The first portion of Justice McCarthy’s analysis (“McCarthy J”) consisted of her assessment of the video evidence, which she concluded did not prove beyond a reasonable doubt that the accused was actually aiding and abetting the plot to murder Fillion. However, there was still undeniable proof that the accused had become an accessory after the fact just on the basis that he did take the weapon and attempt to dispose of it. Since it was argued that he did so out of necessity, the final portion of the judgement applied the principles of duress to the facts at hand. Citing Hibbert, the requirements for the defence of duress are:

1) There must be an urgent situation of clear and imminent peril,

2) Compliance with the law must be demonstrably impossible, and

3) There must be proportionality between the danger facing the accused and the harm caused by his unlawful acts.

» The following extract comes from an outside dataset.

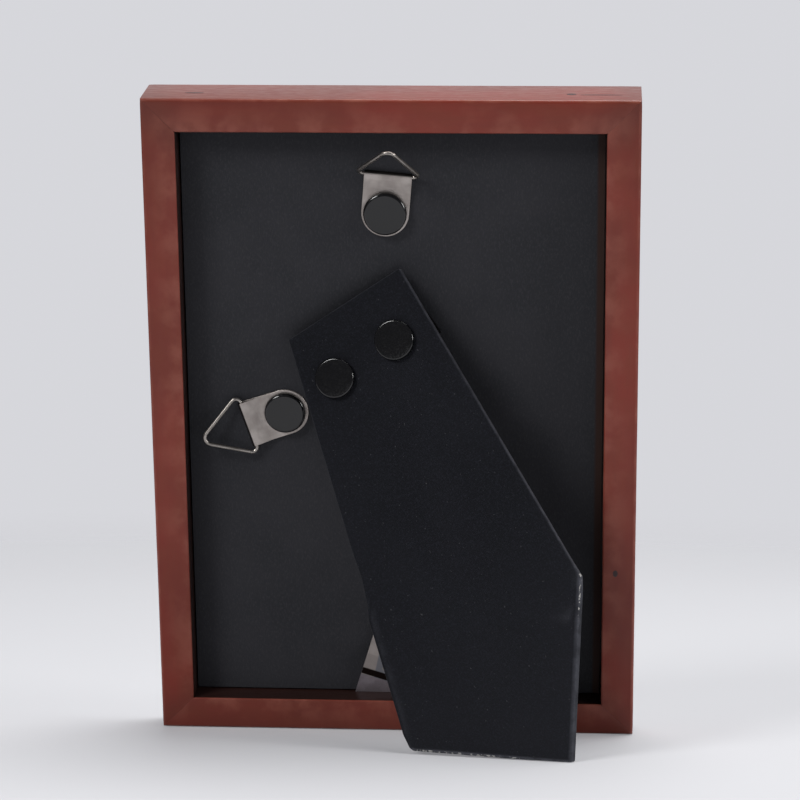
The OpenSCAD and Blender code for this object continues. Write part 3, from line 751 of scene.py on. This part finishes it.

McCarthy J believed that all three of these requirements are met. She accepted the evidence that the accused was truly intimidated by Fisher and Edwards and that he had witnessed Edwards stab three people. She also accepted the evidence that Ducharme was consistently bullied in his day-to-day life in the “I” range due to all of the chores he ran for many of the inmates. When the accused had picked up and disposed of the knife, he was probably aware that Fisher and Edwards had just harmed Filion and this “rendered his choice to pick up the shank when ordered to do so effectively involuntary in the normative sense of the word.” A reasonable person in the same circumstances would not likely think they had any choice in such a situation. It was also accepted that the accused felt that no other option – such as bringing the weapon to security – was available to him, seeing as Fillion had just been murdered in such a short time. A reasonable person in similar circumstances would probably have a very real fear of retribution for being a “snitch.” In concluding on the matter, McCarthy J stated that she did “not find that the accused had any safe and viable alternative to disposing of the weapon” and accordingly had to acquit the accused on all charges.